Who Was The Real Arne Duncan?
Where Layton is most off-base is in her reporting about how Duncan conducted his job and the widespread perception of him by those who most closely follow education policy.
The first howler is the contention that “unfiltered, direct contact has been key in shaping” the way Duncan views the world. Layton finds this quality in evidence of his routine of keeping up with a network of “strivers” he has come to known over the years. But it’s hard to see how regular phone calls to a handpicked cadre of acquaintances who are already predisposed to agree with him is the same thing as “unfiltered, direct contact.”
In fact, one of the chief ongoing criticisms of Duncan has been his tendency to proceed through every encounter with the public by reciting prepared remarks – an “impenetrable wall of talking points” – as education media critic Alexander Russo described it on his blog.
When education journalist Valerie Strauss watched Comedy Central’s Jon Stewart try to have a conversation with Arne Duncan, she observed on her blog at The Washington Post, “The effort was an exercise in the futility of conversing with someone who won’t deviate from his talking points.”
It’s really hard to reconcile this image of a caring and considerate Arne Duncan with the same man who called his critics “armchair pundits” and said education historian Diane Ravitch, a critic of his, “is in denial and she is insulting all of the hardworking teachers, principals and students all across the country.”
This is the man, after all, who derided parents who dared criticize his imposed testing regime as “white suburban moms.”
An even more unreal image of Duncan Layton conveys in her article is that, “In a town where many like to talk, Duncan is regarded as a good listener.”
When classroom teacher and frequent Duncan critic Anthony Cody had what was supposed to be a sit-down with the secretary, what he described was a carefully scripted phone call where Duncan himself consumed half the allotted time, and Cody and his colleagues were unable to squeeze in what they planned to talk about.
“The funny thing about the conversation,” Cody recalls, “was that the whole time, they seemed to think we had questions, and their job was to answer them.

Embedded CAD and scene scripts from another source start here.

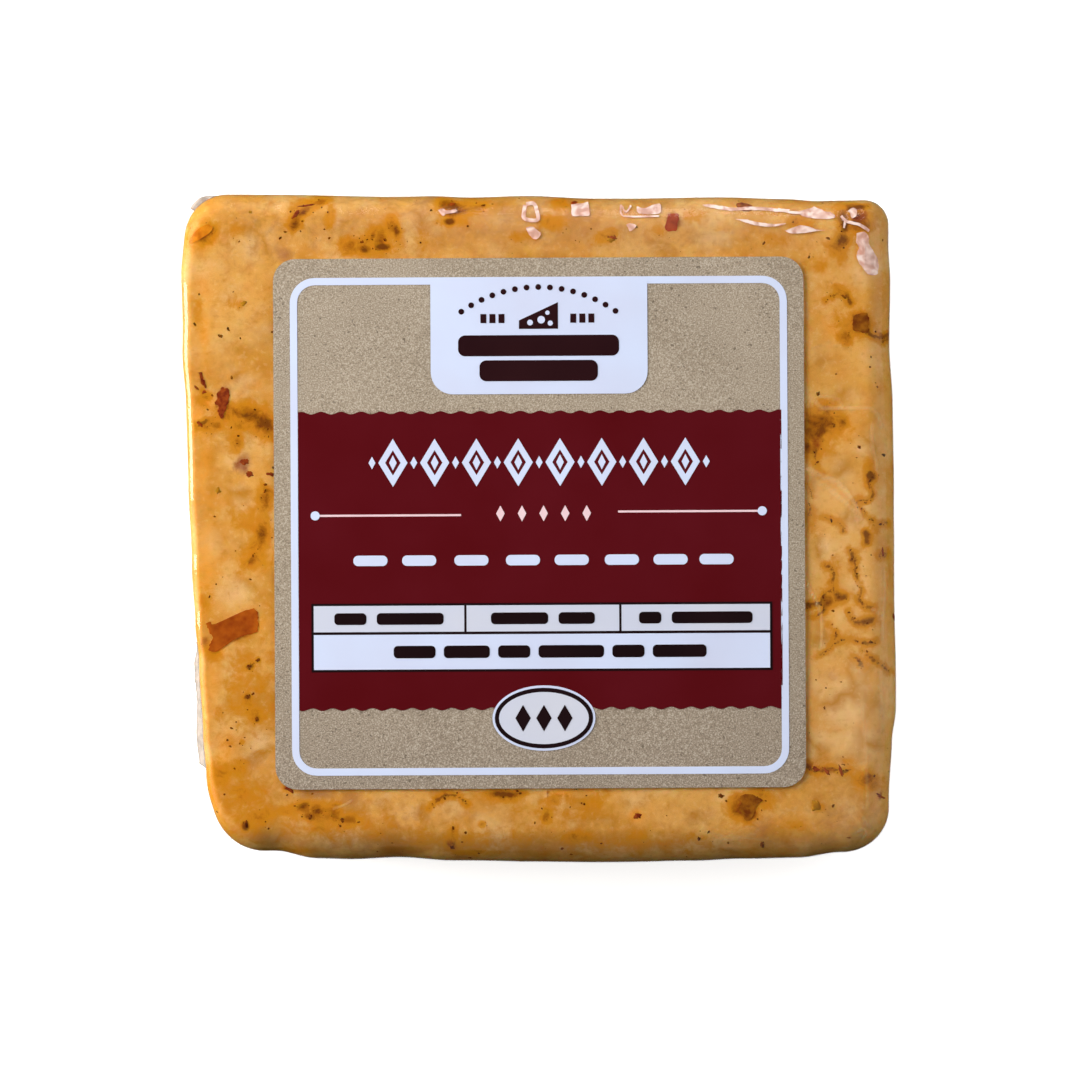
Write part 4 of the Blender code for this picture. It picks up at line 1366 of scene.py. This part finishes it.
bm = bmesh.new()
bm.faces.new([bm.verts.new((px, py, 0)) for px, py in smooth_chain([*EAR_OUTLINE, EAR_OUTLINE[0]], 55)[:-1]])
middle = np.mean([vertex.co for vertex in bm.verts], axis=0)
bmesh.ops.poke(bm, faces=bm.faces[:])
bmesh.ops.subdivide_edges(bm, edges=bm.edges[:], cuts=2, use_grid_fill=True)
# Lower things look smaller, so an outline traced at this height is spread by the camera's distance
spread = (CAMERA_HEIGHT + LABEL_PLANE - EAR_HEIGHT) / CAMERA_HEIGHT
for vertex in bm.verts:
    x, y = from_photo(vertex.co.x, vertex.co.y)
    curl = EAR_CURL * noise.noise(Vector((vertex.co.x * 0.12, vertex.co.y * 0.12, 4.2)))
    vertex.co = (x * spread, y * spread, EAR_HEIGHT + curl)
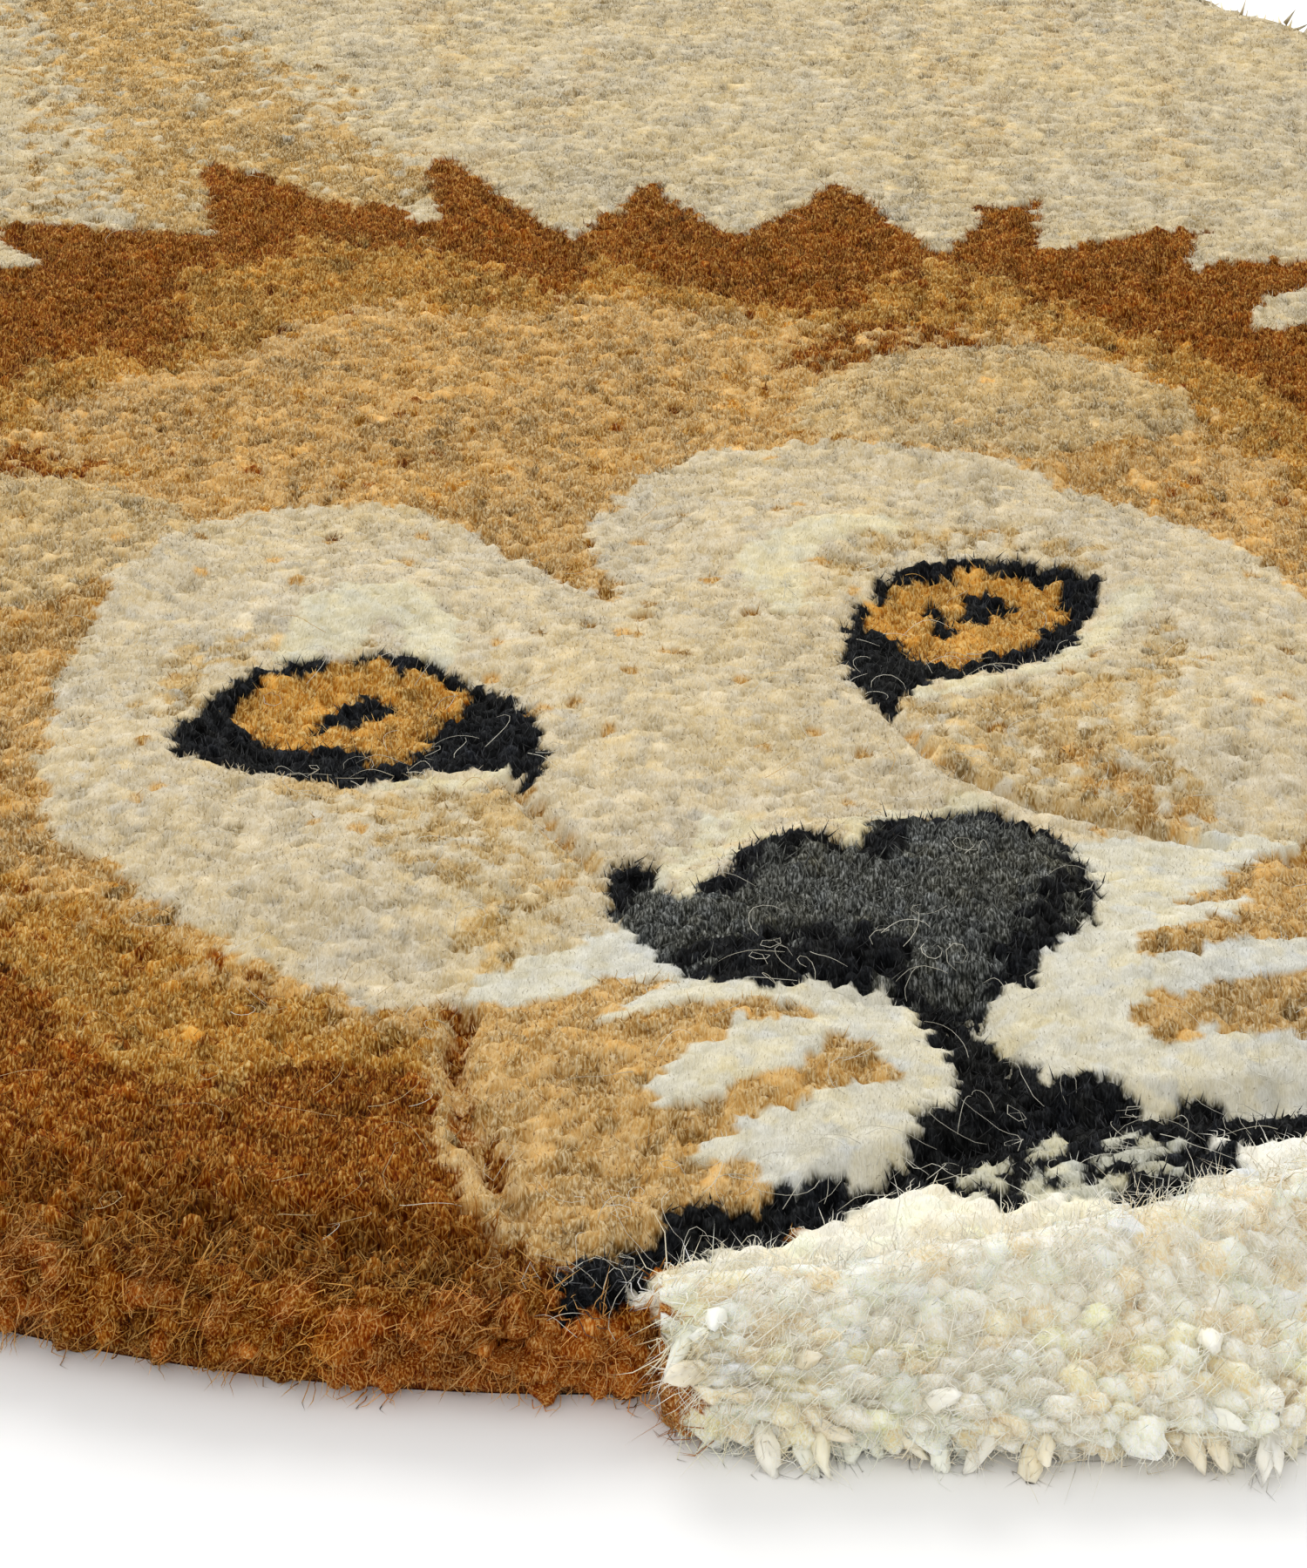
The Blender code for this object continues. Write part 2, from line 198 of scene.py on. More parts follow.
def outward_of(run: Array) -> Array:
    """The unit direction out of a counterclockwise outline for each run along it."""
    run = run / np.hypot(*run.T)[:, None]
    return np.stack([run[:, 1], -run[:, 0]], axis=1)


def is_inside(points: Array, loop: Array) -> Array:
    """Whether each point lies inside a closed line."""
    inside = np.zeros(len(points), bool)
    x, y = points[:, 0], points[:, 1]
    for (x0, y0), (x1, y1) in zip(loop, np.roll(loop, -1, axis=0)):
        if y0 == y1:
            continue
        crosses = (y0 > y) != (y1 > y)
        inside ^= crosses & (x < x0 + (y - y0) / (y1 - y0) * (x1 - x0))
    return inside


def distance_to_line(points: Array, line: Array) -> Array:
    """The distance of each point from an open line of straight runs."""
    nearest = np.full(len(points), np.inf)
    for start, end in zip(line[:-1], line[1:]):
        run = end - start
        share = np.clip(((points - start) @ run) / max(run @ run, 1e-18), 0.0, 1.0)
        nearest = np.minimum(nearest, np.hypot(*(points - start - share[:, None] * run).T))
    return nearest


def nearest(points: Array, places: Array) -> tuple[Array, Array]:
    """The distance and number of the place that is nearest to each point."""
    tree = KDTree(len(places))
    for number, (x, y) in enumerate(places):
        tree.insert((x, y, 0.0), number)
    tree.balance()
    found = [tree.find((x, y, 0.0))[1:] for x, y in points]
    return np.array([distance for _, distance in found]), np.array([number for number, _ in found])


def hexagon_field(low: Array, high: Array, pitch: float, chance: Chance,
                  jitter: float = 0.2) -> Array:
    """Points in even triangles, each moved a little at random.

    Args:
        low: lowest corner of the field.
        high: highest corner.
        pitch: distance between neighbours.
        chance: the source of random numbers.
        jitter: the most that a point moves, as a share of the pitch.

    Returns:
        The points, as rows of x and y.
    """
    rise = pitch * math.sqrt(0.75)
    columns = np.arange(int((high[0] - low[0]) / pitch) + 2)
    lines = np.arange(int((high[1] - low[1]) / rise) + 2)
    column, line = np.meshgrid(columns, lines)
    x = low[0] + (column + 0.5 * (line % 2)) * pitch
    y = low[1] + line * rise
    points = np.stack([x.ravel(), y.ravel()], axis=1)
    return points + chance.uniform(-jitter, jitter, points.shape) * pitch


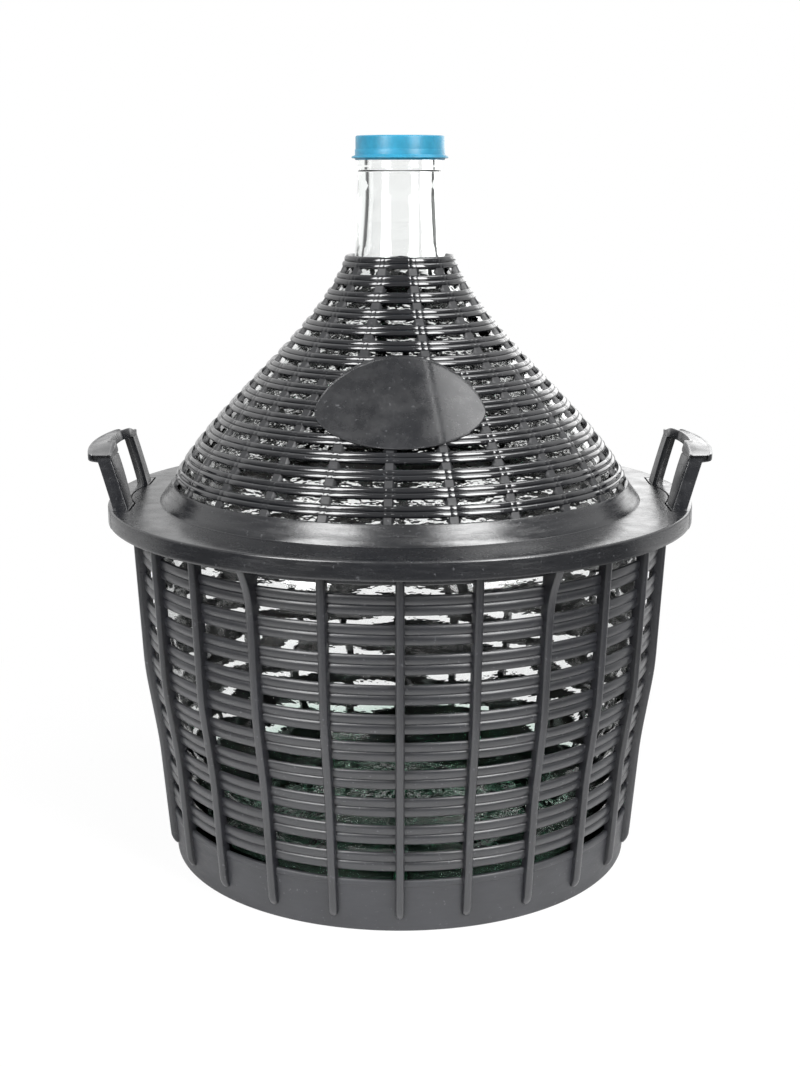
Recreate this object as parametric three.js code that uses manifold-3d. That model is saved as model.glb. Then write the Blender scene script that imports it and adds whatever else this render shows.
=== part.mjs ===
import * as THREE from 'three';
import { mergeVertices } from 'three/addons/utils/BufferGeometryUtils.js';
import Module from 'manifold-3d';

const wasm = await Module();
wasm.setup();

// A glass demijohn in a moulded basket, with a slotted cone over its shoulder and a push-on cap.
// Millimetres, +Z up, the origin on the floor under the middle, the handles on -X and +X.

// The cover's flange is the widest circle, and the basket's wall stands under its overhang
const flangeRadius = 195;
const rimOverhang = 18.5;

// Basket wall: how far its outer face draws in from the rim to the knee, the waist and the foot
const basketHeight = 241.4;
const kneeHeight = 135;
const kneeDraw = 5.5;
const waistHeight = 84;
const waistDraw = 8;
const footDraw = 7;
const wallThickness = 2.6;
const baseBandHeight = 34.6;
const rimBandHeight = 16;
const ringCount = 10;
const windowHeight = 6;

// Basket ribs, rim and floor
const ribCount = 24;
const ribWidth = 5.4;
const ribDepth = 4.6;
const ribFootHeight = 9.6;
const ribFootDepth = 1.2;
const ribFootRise = 6;
const gussetPitch = 4;
const gussetHeight = 40;
const gussetSteps = 5;
const rimThickness = 2.5;
const floorThickness = 2.6;
const floorLift = 2;
const footBandWidth = 9;
const drainCount = 8;
const drainWidth = 9;
const drainInner = 55;
const drainOuter = 120;

// Handles
const handleSpan = 104;
const handleInset = 19;
const handleLean = THREE.MathUtils.degToRad(16);
const handleRise = 40;
const legDepth = 10;
const legPlateWidth = 5;
const legWebWidth = 7;
const legWebDepth = 4.5;
const legFootSpread = 6;
const legFootHeight = 14;
const gripThickness = 4.6;
const gripOverhang = 1;
const gripWidth = 15;
const gripArch = 7;
const gripArchSteps = 5;
const notchMargin = 6;
const lugMargin = 1;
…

We had actually approached the conversation from a different place. We thought perhaps they might want to ask us questions, or hear our ideas about how to improve schools.”
More recently, Duncan showed off his tin ear again during a Twitter chat. As one participant in that dialogue observed on her blog, the chat was entitled “Parental engagement,” but “he didn’t ‘engage’ much with the parents who were asking him the tough questions regarding his education policy that affect their kids. In fact, Duncan didn’t say much.”
But more serious than these personal interactions, Duncan’s tendency to ignore critics, regardless of their stature, was a significant reason why his policies ultimately failed.
When the Obama administration introduced its “Education Blueprint” in 2010, research experts at the National Education Policy Center immediately warned the policies guiding the Department of Education were poorly grounded in research or not based on any objective studies at all. Later in his tenure, Duncan was warned numerous times that using student test scores to evaluate teachers was inaccurate and unfair, yet he persisted in ignoring these warnings. Every time experienced educators challenged Duncan to question his agenda and reconsider policy directions, he responded by … continuing down the same course.
This deafness to expertise, more than any of his deficiencies, is likely why, as Ravitch concludes in her response to Layton’s piece, “It will take years to recover from the damage that Arne Duncan’s policies have inflicted on public education. He exceeded the authority of his office to promote a failed agenda, one that had no evidence behind it. The next president and the next Secretary of Education will have an enormous job to do to restore our nation’s public education system from the damage done.”
The Biggest Failure Of All
Among the “damage” Ravitch refers to is what Duncan has done to affect meaningful, positive legislation in the future.
If Layton happened upon the New York Times report on what is currently happening to education policy in Congress, she would have seen the ultimate legacy Duncan leaves behind in the headline, “Lawmakers Move to Limit Government’s Role in Education.”
As the article explains, Congress, in its efforts to rewrite NCLB, has “moved to substantially scale back the federal government’s role in education.” The impetus for this scaling back is bipartisan and shared in both the House and the Senate. And should a new version of NCLB pass, it will limit the federal government’s role in our nation’s schools.
What’s particularly unfortunate about that policy direction is that the federal government historically has had a mostly positive influence in public schools. As the articles reminds, what we now call NCLB was “initially passed in 1965 as the Elementary and Secondary Education Act,” a law that “was originally designed to protect the nation’s neediest students, and that the federal government must play a significant enforcement role to ensure that poor students, racial minorities and students with disabilities all receive an equal education.”
Because of that act, millions upon millions of impoverished children have had resources funneled to their schools through programs like Title I. Students who do not speak English as their first language have had funds sent to their schools to pay for specialists. Students who have physical disabilities, social or emotional problems, and trouble with their learning and intellectual development have had more access to education opportunities and better supports in their schools. More girls and young women have been provided opportunities to play sports and experience a full curriculum.
Sure, this federal mission has not always been fully funded or adequately implemented. But that was the goal, and it was the goal NCLB took our attention away from and the goal this blundering oaf of a secretary refused to take up as his primary job, even though everyone outside his inner circle clamored he do so.
So the biggest tragedy of Arne Duncan is not only the millions of students and families ill-served under his tenure but the millions that will likely be ill-served in the future because it looks like his self-righteous, narrow-minded zeal will leave the federal government’s role in education marginalized for the immediate and foreseeable future.
You would think people who work in Washington, D.C. would get that.